The members of the administration made their case to lawmakers on Tuesday morning.

"Far too many Americans today lack which each of us deserves: an affordable place to call home," said Federal Housing Finance Agency Director Mark Calabria.

The Trump administration wants to re-make the housing market.  Three top officials outlined the plan which they say would create a smaller role for the government while still protecting options for consumers like a 30-year mortgage and affordable housing.

"To address the challenges facing underserved borrowers and renters nationwide," said U.S. Treasury Secretary Steven Mnuchin.

But housing advocates warn that some proposals could raise mortgage rates and make them harder to get. And members from both parties on the House committee aren't sold.

"I'm not confident that the administrative changes you want to make here are fair," said U.S. Rep. Juan Vargas/(D) California

"I'm always very suspicious of reform ideas," said U.S. Rep. French Hill/(R) Arkansas.

All of this revolves around the administration's plan to re-privatize Fannie Mae and Freddie Mac which have been under government control since the housing crisis 11 years ago.

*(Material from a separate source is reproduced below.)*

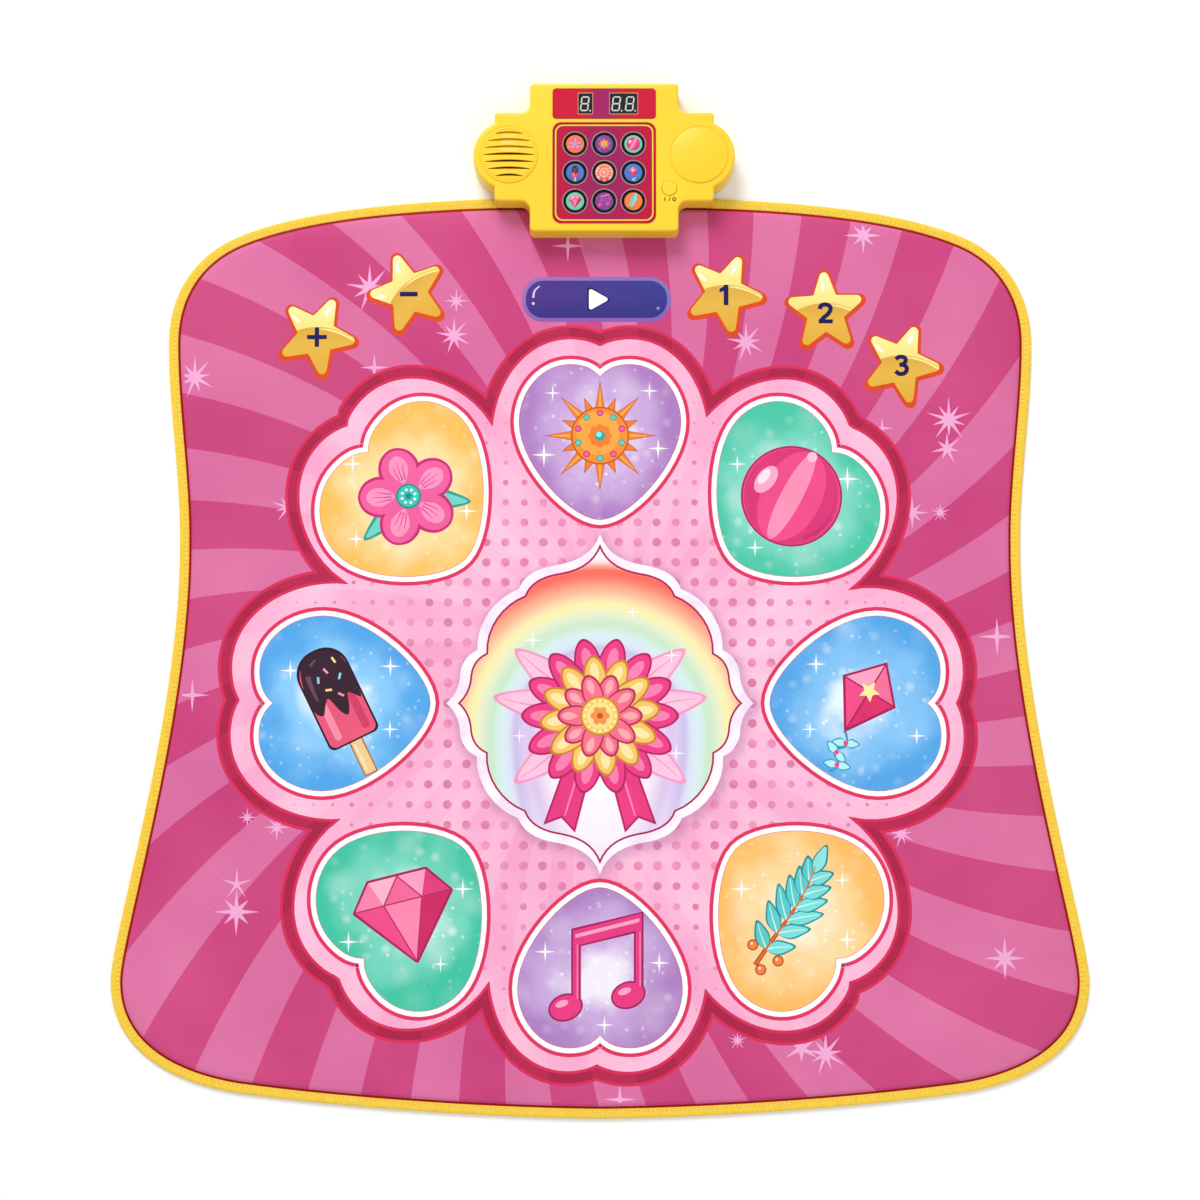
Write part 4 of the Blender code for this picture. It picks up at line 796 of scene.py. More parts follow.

Lawmakers noted during the crisis the housing giants, not the homeowners, received the more than $100 billion in taxpayer dollars.

"My number one objective is to see that we never ever have to bail Fannie and Freddie out again," said Federal Housing Finance Agency Director Mark Calabria.

Calabria now leads the agency that regulates Fannie and Freddie. Even if members of Congress remain skeptical, he can start the process of releasing Fannie and Freddie from government control without them.

Bloomberg reports the Federal Reserve is leaving questions about an interest cut on the table. If the fed does cut rates, it would be the third straight reduction, something that hasn't been seen since 1998.